Garden City Waives Ban on Aerial Fireworks
GARDEN CITY, Kan. (AP) — For the first time in decades, Garden City residents will be able to legally enjoy aerial fireworks this Fourth of July. The Garden City Telegram reports that the city has banned the sale and use of fireworks that shoot more than 6 feet into the air since at least 1989. City commissioners have voted to lift the ban from July 3 to 5. Residents will be able to shoot off fireworks from 10:30am to 10:30pm on those days. Finney County commissioners earlier this month voted to allow fireworks from June 27 to July 5. Fire Chief Allen Shelton says the ban on aerial fireworks had been difficult to enforce. He says people often bought aerial fireworks outside the county and shot them off inside the county. Shelton said he is somewhat concerned the fireworks might cause fires because dry weather conditions this summer.

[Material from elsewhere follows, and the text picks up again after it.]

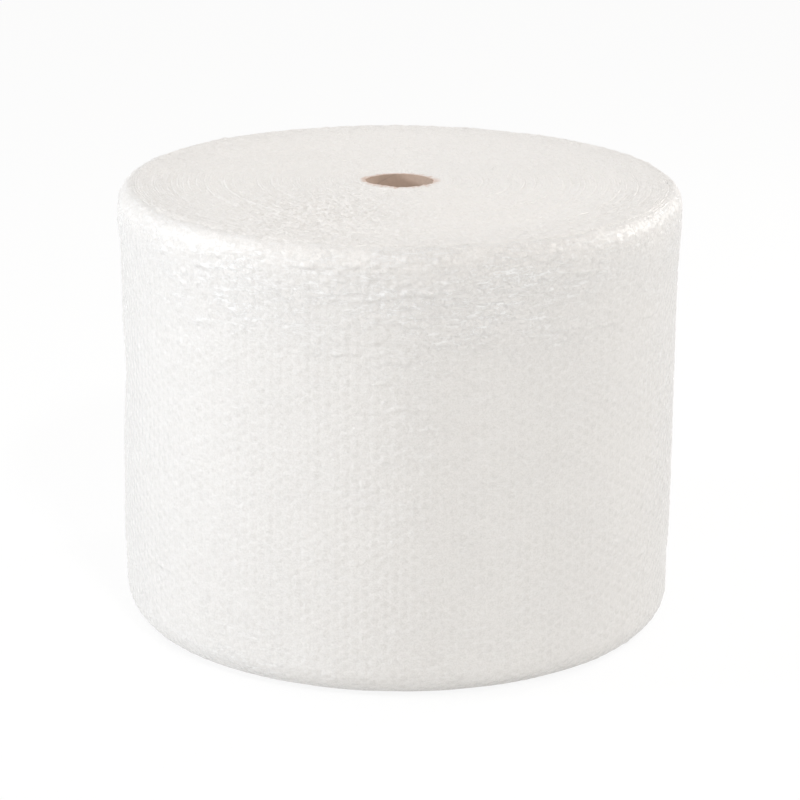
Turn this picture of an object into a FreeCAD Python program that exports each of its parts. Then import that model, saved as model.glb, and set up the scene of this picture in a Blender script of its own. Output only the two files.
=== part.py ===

Tougher Entry Rules Set for University of Kansas
TOPEKA, Kan. (AP) — The University of Kansas will have tougher admissions standards than the state's other public colleges beginning in 2016. The Kansas Board of Regents approved a proposal Wednesday to boost requirements for incoming freshmen. Admission will be automatic for applicants with at least a "B'' average in high school; others would have their applications reviewed by a committee. The University of Kansas sought the change, saying it should improve graduation rates. Students can now enter any state college by scoring 21 on the ACT, having a 2.0 GPA in a college prep curriculum or graduating in the top third of their high-school classes. The new standards for KU add requirements for grade-point averages.

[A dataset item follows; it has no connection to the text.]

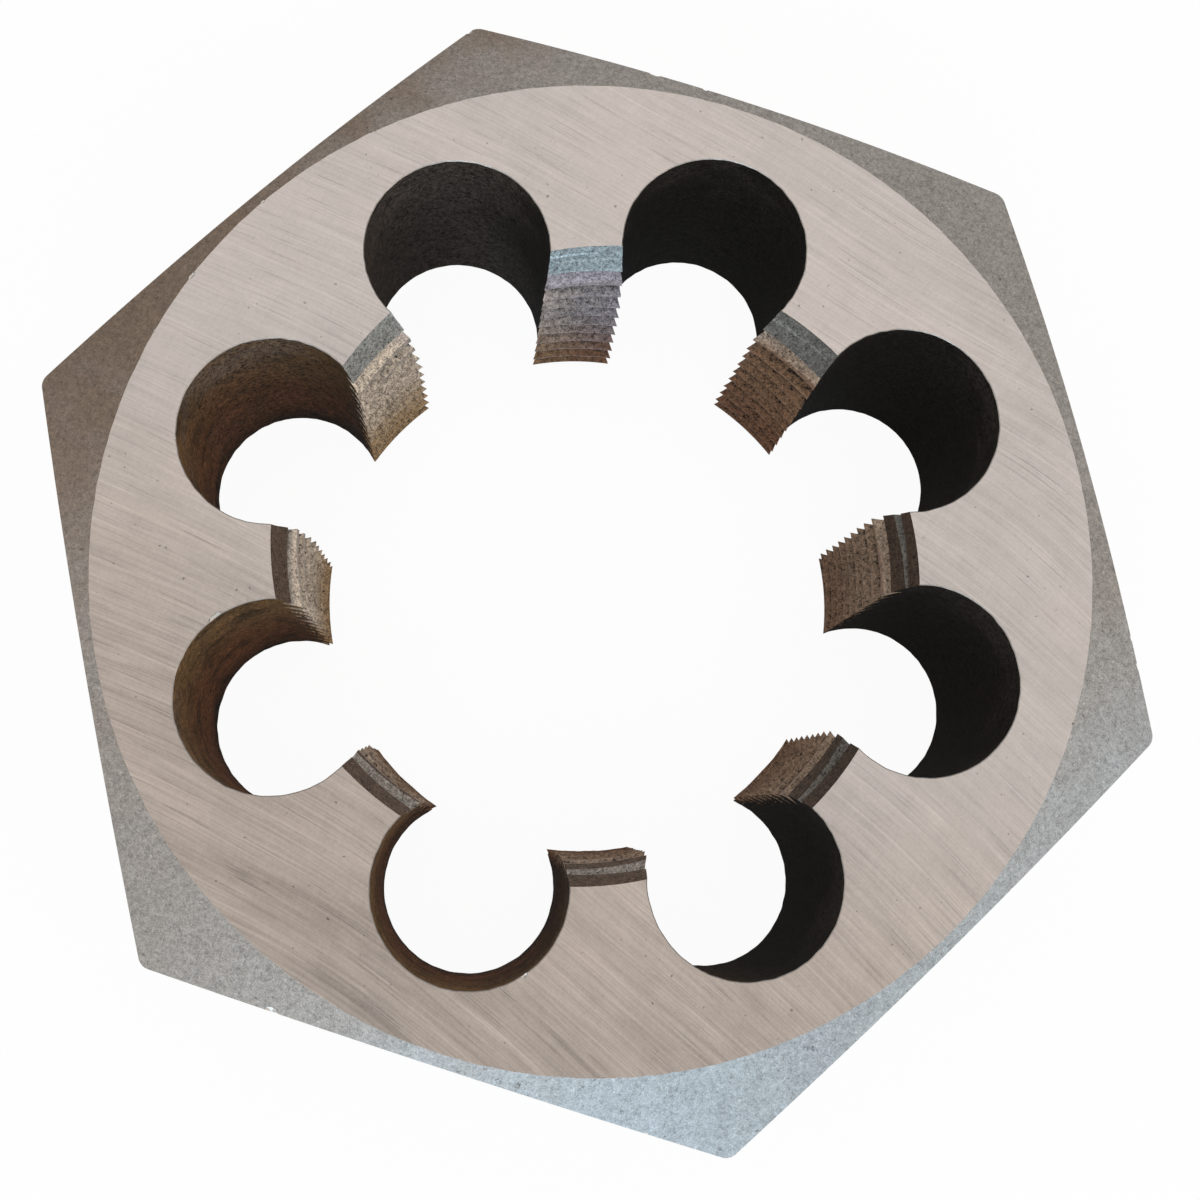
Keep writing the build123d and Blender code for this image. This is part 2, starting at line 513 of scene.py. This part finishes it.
def bright_steel(colours):
    """Bare steel in fresh nicks and on the hole rims."""
    steel = Finish("bright_steel")
    grain = steel.speckle(steel.place(), 5.0, 2.0, 0.6)
    return steel.finish(
        steel.shade(colours.bright, 0.8 + grain * 0.4), 0.38, 1.0, height=grain, depth=0.02 * MM)


# Finishes of the cutting lands

class LandFinish(Finish):
    """What all surfaces of the cutting lands share: their tints, partly painted light and shade, their grain
    and pits, and grooves darkened by painted shade and dirt.
    """

    def __init__(self, name, colours, thread):
        super().__init__(name)
        self.colours = colours
        self.here = self.place()
        self.height = self.axis(self.here, "Z")
        self.patch = self.speckle(self.here, 0.35, 3.0, 0.6)
        # Land-by-land tints, partly temper and scale and partly painted light: the lands at the left face
        # the warm light and are paler, the land at the top faces the bluish light, and the lands at the
        # right face away and get painted shade
        self.pale = (self.toward(self.here, -0.9955, 0.0953) + self.patch.swing(10.0)).between(5.0, 20.0)
        self.cool_side = self.toward(self.here, -0.349, 0.937)
        self.cool = self.cool_side.between(17.5, 21.0)
        self.right = self.toward(self.here, 0.950, 0.310).between(4.0, 20.0)
        self._marks(thread)

    def _marks(self, thread):
        """Sets light and relief from the grain, the pits, and the painted shade and dirt in the grooves,
        heavier on the lands that the painted light leaves out.
        """
        # Painted shade with dirt: grooves and pits darken more on the lands that are neither pale nor cool
        shade_and_dirt = (1.0 - self.pale * 0.55) * (1.0 - self.cool * 0.8)
        turn = self.bearing(self.here) * (1 / math.tau)
        wave = ((self.height - thread.crest_height / MM) * (1 / (thread.pitch / MM)) - turn).fraction()
        crest = (wave - 0.5).size() * 2.0
        grain = self.speckle(self.here, 2.8, 4.0, 0.8)
        fine = self.speckle(self.here, 7.0, 2.0, 0.7)
        streak = self.streaks(self.here, (2.4, 2.4, 0.35))
        smooth = self.height.between(TOP - 5.2, TOP - 4.0)
        # Painted shade and dirt in the roots of the thread, but not on the first flank by the entry
        groove = (1.0 - (crest + streak.swing(0.5)).between(0.40, 0.90)) * (1.0 - smooth)
        pit = (self.speckle(self.here, 3.6, 2.0, 0.6) + groove * 0.12).between(0.62, 0.69)
        light = 1.08 + grain.swing(3.4) + fine.swing(2.8) + streak.swing(0.6)
        self.light = light - pit * (0.12 + shade_and_dirt * 0.45) - groove * (0.26 + shade_and_dirt * 0.20)
        self.relief = grain * 0.7 + fine * 0.3 - pit * 0.6

    def mouth_colour(self):
        """Bluish steel in the countersink of one land, grey beside it and brown with scale on the others,
        partly temper and scale and partly painted light: a painted bluish reflection on the land at the top,
        painted light on the grey lands at the left and painted shade on the brown lands at the right.
        """
        beside = self.cool_side + self.speckle(self.here, 0.2, 3.0, 0.6).swing(4.0)
        # Painted light on the grey lands at the left and painted shade on the brown lands at the right
        grey = self.shade(self.colours.sink_grey, 1.0 + self.pale * 0.85)
        brown = self.shade(self.colours.sink_brown, 1.0 - self.right * 0.45)
        colour = self.blend(beside.between(7.0, 17.0), brown, grey)
        return self.blend(beside.between(19.5, 24.0), colour, self.colours.sink)

    def run_out(self, colour):
        """A colour up to the first groove's run-out, which is bare steel on the scaled lands."""
        # Painted shade: the bare steel is darker on the lands at the right
        bare = self.shade(tinted(self.colours.bright, 0.48, 0.46, 0.44), 1.0 - self.right * 0.60)
        groove = self.blend(self.cool_side.between(2.0, 10.0), bare, self.mouth_colour())
        return self.blend(self.height.between(TOP - 3.0, TOP - 2.6), colour, groove)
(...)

Tuition to rise again this fall at Kan. colleges
TOPEKA, Kan. (AP) — Students at public universities in Kansas will pay as much as 6.9 percent more for tuition this fall. The Kansas Board of Regents on Wednesday approved tuition increases proposed by officials of the six public universities and the University of Kansas Medical Center. For undergraduates from Kansas, increases will range from 2.9 percent at Fort Hays State University to 6.2 percent at Emporia State. The biggest increase will be 6.9 percent for newly enrolling out-of-state undergraduates at the University of Kansas. Fort Hays State sought no increase for out-of-state undergraduates. The increases are expected to raise an additional $31 million in the next academic year. Officials of the institutions said the money will cover higher operating costs and extra pay for employees.